Interesting statistics. Hoever, before we get too carried away with them, let’s think about this: in 1920, the Babe’s first season in the Polo Grounds (Yankee Stadium was not opened until 1923), he hit 54 home runs, which broke the existing record for home runs by 25 and beat the second place home run hitter, George Sisler, by 31(Cite). He beat that record in only 12 more games and 26 more at-bats than the previous year (Cite), and remember, this was still the dead-ball era. The spitball was still legal.
All things being equal, you can say that he was on something, or it was the ballpark. What changed in order to make this explosion possible? Only his team, hence his home park. Compare the demensions of the Polo Grounds in 1920 to those of Fenway Park. The Polo Grounds was shorter down the line and didn’t have the muderous 385-foot power alley. The Polo Grounds did have a much deeper center field, but that resulted in more inside-the-park homers since the center field bleachers were only reached 3 times.
And now for the funny thing: with that correlation I have proven nothing. What I have proven is that looking at raw data Babe Ruth was a 'roid boy according to the standard of proof that you guys seem to require today. There’s no way you can prove that steroids have had that much of an effect on the game, try as you might. The ball, the ballparks, the training, the conditioning, it’s all had an effect. How can Steroids be determined as the key factor with all the other variables? Answer: they can’t.
But regardless, I’m not interested in this tangent, I just didn’t want to start another thread to beat it to death some more.

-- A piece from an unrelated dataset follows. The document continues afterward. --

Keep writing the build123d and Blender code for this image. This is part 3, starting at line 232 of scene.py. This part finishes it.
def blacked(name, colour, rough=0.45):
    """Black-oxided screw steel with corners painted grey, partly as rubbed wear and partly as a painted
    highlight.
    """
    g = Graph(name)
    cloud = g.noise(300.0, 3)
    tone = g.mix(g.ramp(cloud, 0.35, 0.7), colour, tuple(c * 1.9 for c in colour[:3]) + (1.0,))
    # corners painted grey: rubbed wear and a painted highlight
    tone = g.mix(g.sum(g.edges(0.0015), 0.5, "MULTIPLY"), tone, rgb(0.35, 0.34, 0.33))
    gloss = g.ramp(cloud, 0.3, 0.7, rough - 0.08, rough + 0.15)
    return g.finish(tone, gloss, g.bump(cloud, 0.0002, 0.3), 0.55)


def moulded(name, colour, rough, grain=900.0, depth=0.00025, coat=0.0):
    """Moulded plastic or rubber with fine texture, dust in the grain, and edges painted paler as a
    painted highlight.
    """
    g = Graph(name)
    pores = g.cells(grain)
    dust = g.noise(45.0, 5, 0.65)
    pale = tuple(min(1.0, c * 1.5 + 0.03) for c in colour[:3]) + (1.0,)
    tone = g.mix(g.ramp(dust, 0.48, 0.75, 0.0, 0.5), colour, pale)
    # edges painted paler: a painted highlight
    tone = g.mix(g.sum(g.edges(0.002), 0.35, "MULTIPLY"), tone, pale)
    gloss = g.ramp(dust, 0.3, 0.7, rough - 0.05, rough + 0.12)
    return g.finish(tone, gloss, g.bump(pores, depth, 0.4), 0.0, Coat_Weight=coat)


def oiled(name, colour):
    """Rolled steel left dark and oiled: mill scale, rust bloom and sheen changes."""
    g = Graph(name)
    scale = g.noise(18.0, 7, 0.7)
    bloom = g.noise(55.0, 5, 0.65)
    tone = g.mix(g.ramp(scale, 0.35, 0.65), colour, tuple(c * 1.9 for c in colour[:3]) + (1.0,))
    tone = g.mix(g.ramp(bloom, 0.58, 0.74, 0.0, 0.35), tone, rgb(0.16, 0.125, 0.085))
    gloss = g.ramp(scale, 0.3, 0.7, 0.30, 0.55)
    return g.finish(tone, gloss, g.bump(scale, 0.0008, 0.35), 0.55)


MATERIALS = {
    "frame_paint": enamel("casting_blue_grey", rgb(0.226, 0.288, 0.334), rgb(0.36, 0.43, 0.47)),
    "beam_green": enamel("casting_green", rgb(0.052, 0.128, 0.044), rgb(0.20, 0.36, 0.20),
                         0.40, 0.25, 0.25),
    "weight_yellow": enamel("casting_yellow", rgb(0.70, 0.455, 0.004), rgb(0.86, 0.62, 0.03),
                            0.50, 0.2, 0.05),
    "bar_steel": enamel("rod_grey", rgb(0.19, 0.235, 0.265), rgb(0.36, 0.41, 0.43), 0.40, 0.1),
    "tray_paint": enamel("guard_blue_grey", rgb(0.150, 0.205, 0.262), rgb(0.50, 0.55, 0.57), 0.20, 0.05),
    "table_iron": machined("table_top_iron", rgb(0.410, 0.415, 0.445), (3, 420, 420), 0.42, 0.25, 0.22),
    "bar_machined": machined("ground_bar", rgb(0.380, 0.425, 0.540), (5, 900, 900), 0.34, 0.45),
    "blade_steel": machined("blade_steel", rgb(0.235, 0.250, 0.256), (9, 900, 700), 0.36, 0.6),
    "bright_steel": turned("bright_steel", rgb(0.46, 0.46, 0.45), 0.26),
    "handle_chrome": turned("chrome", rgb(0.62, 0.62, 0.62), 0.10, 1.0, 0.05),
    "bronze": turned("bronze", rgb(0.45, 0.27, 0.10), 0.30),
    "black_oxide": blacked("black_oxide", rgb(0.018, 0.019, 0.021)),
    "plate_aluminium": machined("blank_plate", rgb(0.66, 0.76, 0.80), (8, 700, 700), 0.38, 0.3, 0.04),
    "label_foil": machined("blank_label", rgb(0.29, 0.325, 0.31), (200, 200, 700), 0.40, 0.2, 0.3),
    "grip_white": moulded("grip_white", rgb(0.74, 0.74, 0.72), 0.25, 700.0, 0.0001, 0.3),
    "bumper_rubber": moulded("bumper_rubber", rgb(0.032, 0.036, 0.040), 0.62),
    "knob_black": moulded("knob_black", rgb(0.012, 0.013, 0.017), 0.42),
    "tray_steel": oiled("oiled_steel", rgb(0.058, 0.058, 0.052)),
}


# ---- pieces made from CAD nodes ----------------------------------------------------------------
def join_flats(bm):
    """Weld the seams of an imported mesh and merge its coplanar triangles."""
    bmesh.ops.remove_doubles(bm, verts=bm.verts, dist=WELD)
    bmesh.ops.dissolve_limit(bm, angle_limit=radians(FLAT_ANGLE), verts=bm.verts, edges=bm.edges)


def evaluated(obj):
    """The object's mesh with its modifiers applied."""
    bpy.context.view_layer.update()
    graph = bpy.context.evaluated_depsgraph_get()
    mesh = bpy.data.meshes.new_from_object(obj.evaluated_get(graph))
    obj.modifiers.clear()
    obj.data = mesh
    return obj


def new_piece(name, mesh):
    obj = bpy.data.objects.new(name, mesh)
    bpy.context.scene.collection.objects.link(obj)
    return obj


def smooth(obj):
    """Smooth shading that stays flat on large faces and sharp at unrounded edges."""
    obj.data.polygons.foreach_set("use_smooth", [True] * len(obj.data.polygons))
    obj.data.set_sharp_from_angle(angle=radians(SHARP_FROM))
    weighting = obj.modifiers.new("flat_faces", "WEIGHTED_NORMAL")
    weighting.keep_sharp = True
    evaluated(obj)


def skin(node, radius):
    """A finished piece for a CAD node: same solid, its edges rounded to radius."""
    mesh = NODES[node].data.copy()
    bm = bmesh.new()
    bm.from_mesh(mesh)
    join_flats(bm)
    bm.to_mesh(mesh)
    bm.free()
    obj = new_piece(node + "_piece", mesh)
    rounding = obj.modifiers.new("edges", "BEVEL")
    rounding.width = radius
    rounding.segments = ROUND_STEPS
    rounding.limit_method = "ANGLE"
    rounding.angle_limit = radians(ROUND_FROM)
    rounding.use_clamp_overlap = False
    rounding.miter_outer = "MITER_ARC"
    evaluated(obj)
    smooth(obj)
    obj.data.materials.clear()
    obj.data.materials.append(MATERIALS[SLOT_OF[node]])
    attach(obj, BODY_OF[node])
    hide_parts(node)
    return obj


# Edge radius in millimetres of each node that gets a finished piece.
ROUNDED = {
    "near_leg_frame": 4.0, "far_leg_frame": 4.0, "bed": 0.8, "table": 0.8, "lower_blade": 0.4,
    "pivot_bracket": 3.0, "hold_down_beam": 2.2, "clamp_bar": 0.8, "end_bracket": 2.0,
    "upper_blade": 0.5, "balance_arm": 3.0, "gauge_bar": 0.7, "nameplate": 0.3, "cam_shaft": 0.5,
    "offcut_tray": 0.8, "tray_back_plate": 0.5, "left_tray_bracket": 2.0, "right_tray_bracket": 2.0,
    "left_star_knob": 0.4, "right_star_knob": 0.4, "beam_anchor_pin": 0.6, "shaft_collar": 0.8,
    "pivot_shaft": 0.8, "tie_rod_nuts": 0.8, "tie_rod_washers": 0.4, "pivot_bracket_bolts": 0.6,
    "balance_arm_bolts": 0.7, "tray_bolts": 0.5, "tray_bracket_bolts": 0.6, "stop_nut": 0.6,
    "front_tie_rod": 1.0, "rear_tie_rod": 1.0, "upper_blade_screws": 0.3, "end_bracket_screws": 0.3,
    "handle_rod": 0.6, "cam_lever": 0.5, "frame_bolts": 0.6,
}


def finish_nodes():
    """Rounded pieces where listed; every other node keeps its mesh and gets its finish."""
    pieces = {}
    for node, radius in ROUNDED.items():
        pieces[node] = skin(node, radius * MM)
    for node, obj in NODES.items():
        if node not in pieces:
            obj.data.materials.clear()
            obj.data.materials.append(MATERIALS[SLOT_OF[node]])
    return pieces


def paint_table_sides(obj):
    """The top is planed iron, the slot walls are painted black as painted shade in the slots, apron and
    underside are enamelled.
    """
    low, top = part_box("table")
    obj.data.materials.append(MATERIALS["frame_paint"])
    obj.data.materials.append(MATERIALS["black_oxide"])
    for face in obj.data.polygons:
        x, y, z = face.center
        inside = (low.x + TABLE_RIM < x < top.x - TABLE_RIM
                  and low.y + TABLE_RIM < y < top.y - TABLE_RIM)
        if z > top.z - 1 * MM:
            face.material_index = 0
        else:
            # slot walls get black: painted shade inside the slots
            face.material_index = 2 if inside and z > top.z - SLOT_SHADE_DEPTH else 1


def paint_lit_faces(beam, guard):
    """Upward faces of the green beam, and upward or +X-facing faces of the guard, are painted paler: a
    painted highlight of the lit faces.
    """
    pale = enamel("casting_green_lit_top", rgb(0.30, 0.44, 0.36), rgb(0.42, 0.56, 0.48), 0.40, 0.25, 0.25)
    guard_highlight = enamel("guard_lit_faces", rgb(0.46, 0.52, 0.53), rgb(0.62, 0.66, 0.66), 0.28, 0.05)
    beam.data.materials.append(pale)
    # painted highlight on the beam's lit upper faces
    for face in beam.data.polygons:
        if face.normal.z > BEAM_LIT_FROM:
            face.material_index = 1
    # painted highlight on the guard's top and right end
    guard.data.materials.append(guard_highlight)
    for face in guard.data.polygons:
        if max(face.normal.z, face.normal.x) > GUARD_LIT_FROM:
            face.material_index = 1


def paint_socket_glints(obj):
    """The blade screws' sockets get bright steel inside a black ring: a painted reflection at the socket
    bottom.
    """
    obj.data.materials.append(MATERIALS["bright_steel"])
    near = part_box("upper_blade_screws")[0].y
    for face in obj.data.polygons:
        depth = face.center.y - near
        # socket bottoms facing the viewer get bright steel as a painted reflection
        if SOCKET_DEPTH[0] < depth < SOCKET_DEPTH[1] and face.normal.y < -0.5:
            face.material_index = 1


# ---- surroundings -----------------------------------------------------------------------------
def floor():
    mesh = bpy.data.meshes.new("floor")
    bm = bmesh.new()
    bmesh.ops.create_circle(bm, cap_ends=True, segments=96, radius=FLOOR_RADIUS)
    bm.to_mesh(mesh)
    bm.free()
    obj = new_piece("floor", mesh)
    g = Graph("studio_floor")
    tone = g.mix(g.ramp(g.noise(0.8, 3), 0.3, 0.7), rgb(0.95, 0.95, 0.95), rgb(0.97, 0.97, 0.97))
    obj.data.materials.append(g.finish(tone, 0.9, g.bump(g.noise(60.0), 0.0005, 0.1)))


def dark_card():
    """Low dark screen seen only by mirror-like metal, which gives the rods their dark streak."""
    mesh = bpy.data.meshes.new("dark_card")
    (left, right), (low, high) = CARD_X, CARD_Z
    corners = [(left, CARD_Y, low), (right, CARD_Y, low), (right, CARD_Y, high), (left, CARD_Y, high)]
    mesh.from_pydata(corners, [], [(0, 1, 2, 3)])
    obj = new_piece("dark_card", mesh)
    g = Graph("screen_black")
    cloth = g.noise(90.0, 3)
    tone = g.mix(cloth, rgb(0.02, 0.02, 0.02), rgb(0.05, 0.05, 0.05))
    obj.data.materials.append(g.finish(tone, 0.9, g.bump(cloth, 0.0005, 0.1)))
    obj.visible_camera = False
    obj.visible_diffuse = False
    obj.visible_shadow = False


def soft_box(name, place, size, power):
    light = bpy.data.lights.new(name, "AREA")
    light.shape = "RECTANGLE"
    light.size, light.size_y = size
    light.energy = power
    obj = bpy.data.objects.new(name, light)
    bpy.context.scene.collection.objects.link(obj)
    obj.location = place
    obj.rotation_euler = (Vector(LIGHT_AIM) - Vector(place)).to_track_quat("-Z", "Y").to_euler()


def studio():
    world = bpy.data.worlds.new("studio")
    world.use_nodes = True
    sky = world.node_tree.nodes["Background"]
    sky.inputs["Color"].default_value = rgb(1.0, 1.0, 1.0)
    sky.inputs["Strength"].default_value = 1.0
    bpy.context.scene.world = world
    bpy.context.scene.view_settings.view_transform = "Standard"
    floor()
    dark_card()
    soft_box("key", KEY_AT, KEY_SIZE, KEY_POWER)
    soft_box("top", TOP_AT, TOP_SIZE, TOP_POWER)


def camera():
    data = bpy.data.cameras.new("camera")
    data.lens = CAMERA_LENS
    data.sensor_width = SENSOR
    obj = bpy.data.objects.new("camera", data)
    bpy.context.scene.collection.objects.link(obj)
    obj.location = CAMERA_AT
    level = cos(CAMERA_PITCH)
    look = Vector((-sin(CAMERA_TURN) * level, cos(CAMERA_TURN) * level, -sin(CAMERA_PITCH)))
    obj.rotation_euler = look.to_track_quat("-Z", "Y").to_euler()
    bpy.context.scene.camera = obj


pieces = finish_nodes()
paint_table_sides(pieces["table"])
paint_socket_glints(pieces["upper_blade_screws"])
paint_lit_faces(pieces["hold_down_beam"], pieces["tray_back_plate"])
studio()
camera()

I’m more interested in why people think that Congress has the right to stick their nose into stuff like this and why people shouldn’t go tell Congress to suck wind more often.

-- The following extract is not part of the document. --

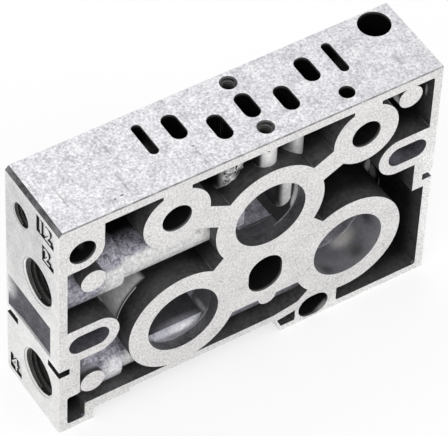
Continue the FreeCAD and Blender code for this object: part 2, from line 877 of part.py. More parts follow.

And people have answered why. If you take the benefit, you take the oversight. Baseball has fought in the past tooth and nail to keep its anti-trust exemption. It doesn’t matter that people here don’t think it is that valuable, because MLB clearly does. Without it, MLB would have to actually start managing itself competently, like the NFL does. And apparently that is something those in charge of the game will do anything to avoid, include putting up with pompous windbaggery by Congress on an issue such as this.
That doesn’t make any sense. The only thing the anti-trust exemption really does nowadays is allow baseball to prevent teams from moving. What does that have to do with managing itself?